AWOL Bush Finally Exposed in US Media



As Lloyd Bridges might have said in Airplane 2004, "Looks like I picked the wrong time to give up blogging."

Boston Globe:
President Bush fell well short of meeting his military obligation in the Texas Air National Guard during the Vietnam War.

-- Twice during his Guard service - first when he joined in May 1968, and again before he transferred out of his unit in mid-1973 to attend Harvard Business School - Bush signed documents pledging to meet training commitments or face a punitive call-up to active duty.

-- He didn't meet the commitments, or face the punishment, the records show.

-- The reexamination of Bush's records by the Globe, along with interviews with military specialists who have reviewed regulations from that era, show that Bush's attendance at required training drills was so irregular that his superiors could have disciplined him or ordered him to active duty in 1972, 1973, or 1974. But they did neither.
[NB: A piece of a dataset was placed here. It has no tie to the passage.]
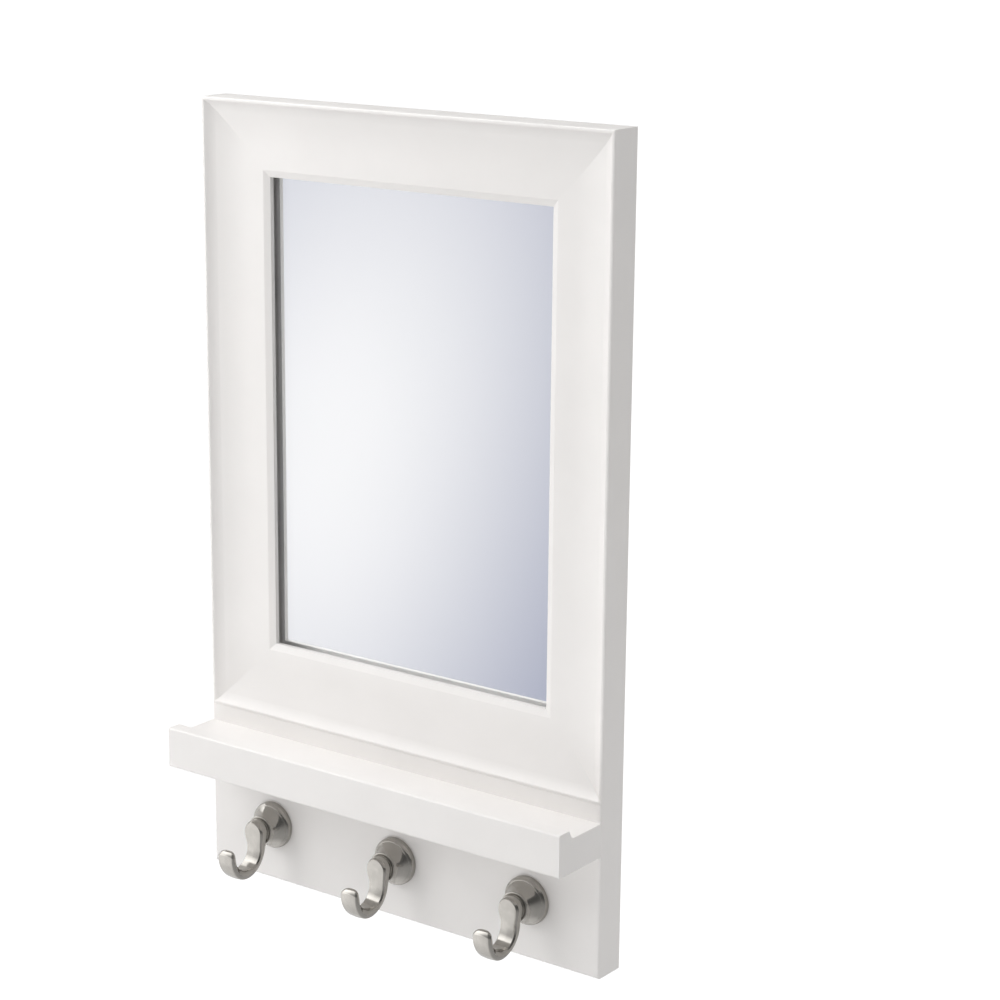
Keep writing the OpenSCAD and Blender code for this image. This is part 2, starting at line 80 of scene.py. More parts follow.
def bare_material(name):
    """A material with an empty node tree, and the socket that its surface goes into."""
    material = bpy.data.materials.new(name)
    material.use_nodes = True
    tree = material.node_tree
    tree.nodes.clear()
    return material, tree, tree.nodes.new("ShaderNodeOutputMaterial").inputs["Surface"]


def noise(tree, place, scale, detail=2.0, roughness=0.5, stretch=(1, 1, 1)):
    """Noise with cells of about 1/scale metres, longer along an axis where stretch is under 1."""
    mapping = tree.nodes.new("ShaderNodeMapping")
    mapping.inputs["Scale"].default_value = stretch
    texture = tree.nodes.new("ShaderNodeTexNoise")
    texture.inputs["Scale"].default_value = scale
    texture.inputs["Detail"].default_value = detail
    texture.inputs["Roughness"].default_value = roughness
    tree.links.new(place, mapping.inputs["Vector"])
    tree.links.new(mapping.outputs["Vector"], texture.inputs["Vector"])
    return texture.outputs["Fac"]


def ramp(tree, value, stops):
    """Colours between (position, colour) stops."""
    node = tree.nodes.new("ShaderNodeValToRGB")
    elements = node.color_ramp.elements
    while len(elements) < len(stops):
        elements.new(0.5)
    for element, (position, colour) in zip(elements, stops):
        element.position = position
        element.color = (*colour, 1)
    tree.links.new(value, node.inputs["Fac"])
    return node.outputs["Color"]


def spread(tree, value, low, high, start=0.3, end=0.7, interpolation="LINEAR"):
    """Maps values between start and end to numbers from low to high."""
    node = tree.nodes.new("ShaderNodeMapRange")
    node.interpolation_type = interpolation
    node.inputs["From Min"].default_value = start
    node.inputs["From Max"].default_value = end
    node.inputs["To Min"].default_value = low
    node.inputs["To Max"].default_value = high
    tree.links.new(value, node.inputs["Value"])
    return node.outputs["Result"]


def math_node(tree, operation, a, b):
    """Works on two values, each a number or a socket."""
    node = tree.nodes.new("ShaderNodeMath")
    node.operation = operation
    for socket, value in zip(node.inputs, (a, b)):
        if isinstance(value, (int, float)):
            socket.default_value = value
        else:
            tree.links.new(value, socket)
    return node.outputs["Value"]


def blend(tree, factor, first, second):
    """Mixes two colours, each a tuple or a socket."""
    node = tree.nodes.new("ShaderNodeMix")
    node.data_type = "RGBA"
    tree.links.new(factor, node.inputs["Factor"])
    for name, colour in (("A", first), ("B", second)):
        if isinstance(colour, tuple):
            node.inputs[name].default_value = (*colour, 1)
        else:
            tree.links.new(colour, node.inputs[name])
    return node.outputs["Result"]


def tint(tree, shader, value, stops):
    """Gives a shader its base colour, between (position, colour) stops."""
    tree.links.new(ramp(tree, value, stops), shader.inputs["Base Color"])


def bump(tree, shader, height, strength, distance):
    """Unevenness too fine to model, of up to the distance in metres."""
    node = tree.nodes.new("ShaderNodeBump")
    node.inputs["Strength"].default_value = strength
    node.inputs["Distance"].default_value = distance
    tree.links.new(height, node.inputs["Height"])
    tree.links.new(node.outputs["Normal"], shader.inputs["Normal"])


def shade(colour, factor):
    return tuple(min(1.0, c * factor) for c in colour)


def mixed(tree, factor, first, second):
    """The first shader where the factor is 0, and the second where it is 1."""
    node = tree.nodes.new("ShaderNodeMixShader")
    tree.links.new(factor, node.inputs["Fac"])
    tree.links.new(first, node.inputs[1])
    tree.links.new(second, node.inputs[2])
    return node.outputs["Shader"]


def added(tree, first, second):
    """The sum of two shaders."""
    node = tree.nodes.new("ShaderNodeAddShader")
    tree.links.new(first, node.inputs[0])
    tree.links.new(second, node.inputs[1])
    return node.outputs["Shader"]


def sent_on(tree):
    """1 for a ray that metal or glass sends on."""
    path = tree.nodes.new("ShaderNodeLightPath")
    return math_node(tree, "MAXIMUM", path.outputs["Is Glossy Ray"], path.outputs["Is Transmission Ray"])


# Materials

PAINT_COLOUR = (0.877, 0.855, 0.837)
NICKEL_COLOUR = (0.42, 0.403, 0.376)
ZINC_COLOUR = (0.66, 0.67, 0.69)
# Colour of the silver to soft light at its left edge: painted shade, darker than the silver itself, for
# the frame's lip in front of it
PAINTED_SHADE_SILVER = (0.2, 0.2, 0.2)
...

In fact, Bush's unit certified in late 1973 that his service had been ''satisfactory" -- just four months after Bush's commanding officer wrote that Bush had not been seen at his unit for the previous 12 months

-- Lawrence J. Korb, an assistant secretary of defense for manpower and reserve affairs in the Reagan administration, said after studying many of the documents that it is clear to him that Bush "gamed the system." And he agreed with Lloyd that Bush was not alone in doing so. "If I cheat on my income tax and don't get caught, I'm still cheating on my income tax," Korb said.

-- "It appears that no one wanted to hold him accountable," said retired Major General Paul A. Weaver Jr., who retired in 2002 as the Pentagon's director of the Air National Guard.
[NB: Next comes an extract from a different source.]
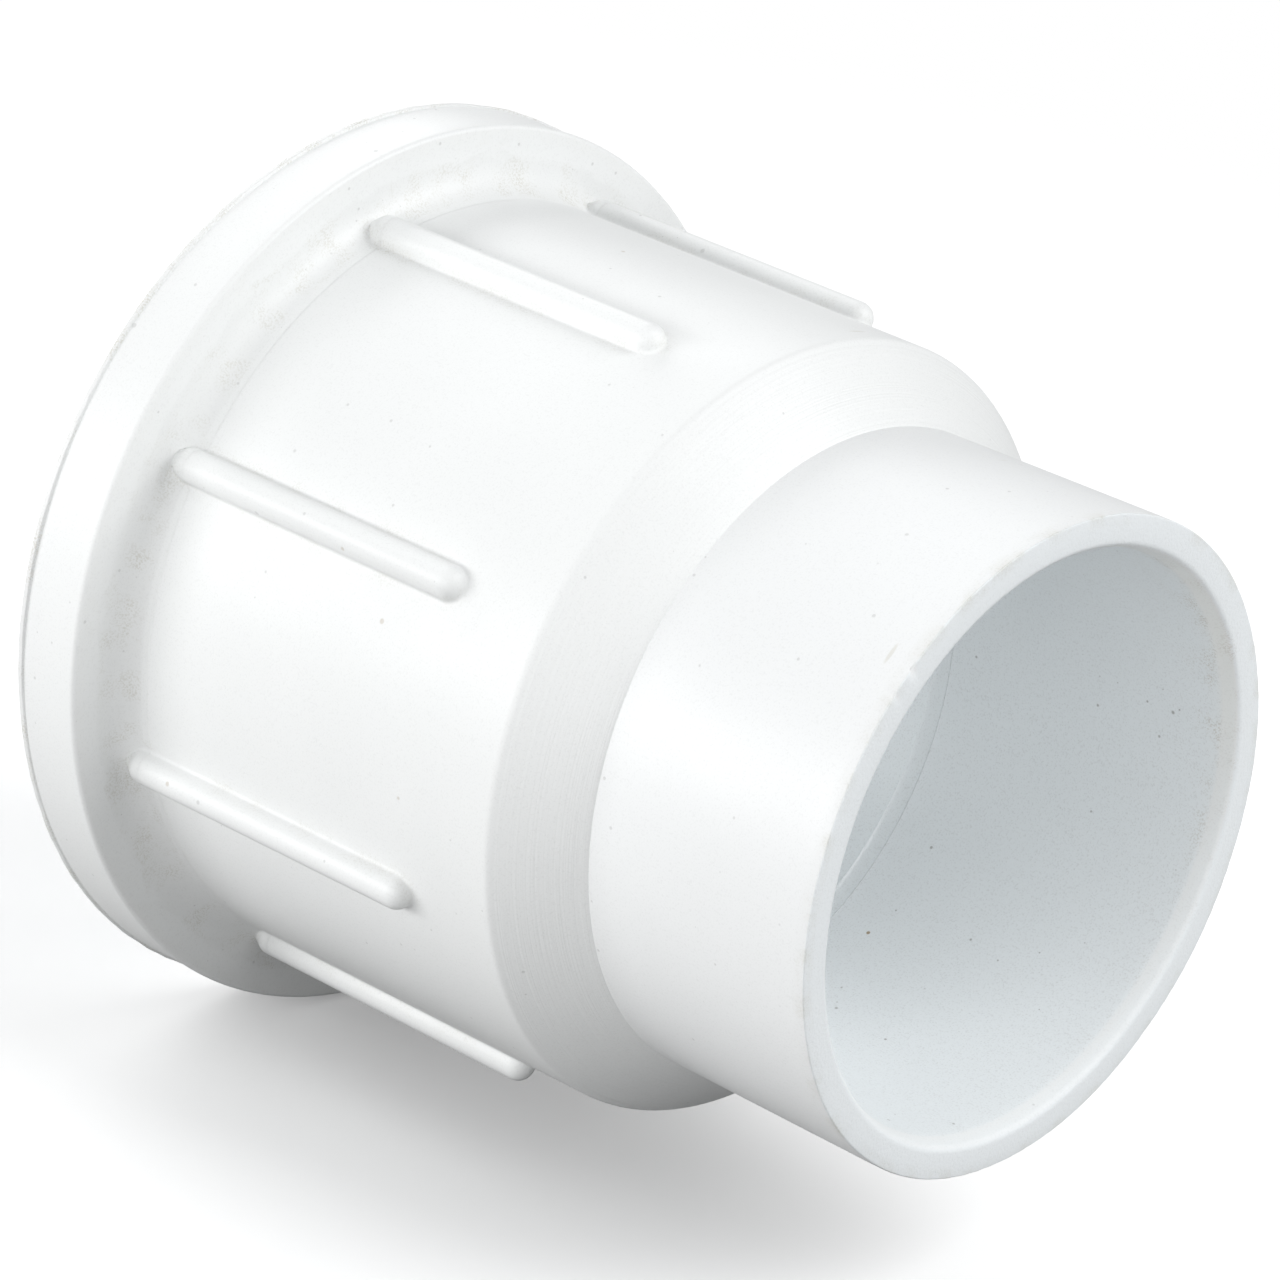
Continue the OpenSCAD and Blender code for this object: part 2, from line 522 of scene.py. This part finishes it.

The AP(!) flatly says the Bush campaign was lying.

Bush's 2000 campaign suggested the future president skipped his medical exam in part because the F-102A was nearly obsolete. Records show Bush's Texas unit flew the F-102A until 1974 and used the jets as part of an air defense drill during 1972.

Why, next they might even say Michael Moore was right, Bush was a deserter.

Will Peter Jennings now apologize to Michael Moore and Wesley Clark?

Political Strategy may have been first. This will be the topic in blogville and finally perhaps this time in the US media.

I wrote this last night but couldn't get Blogger to post it. Let me add an update and try again.

Sixty Minutes tonight covered how Bush avoided Vietnam and was never held responsible in the Texas Air National Guard for deciding he was going to walk away from his duties. It has been reported there was a big fight over at 60 minutes over the little bit they did put on.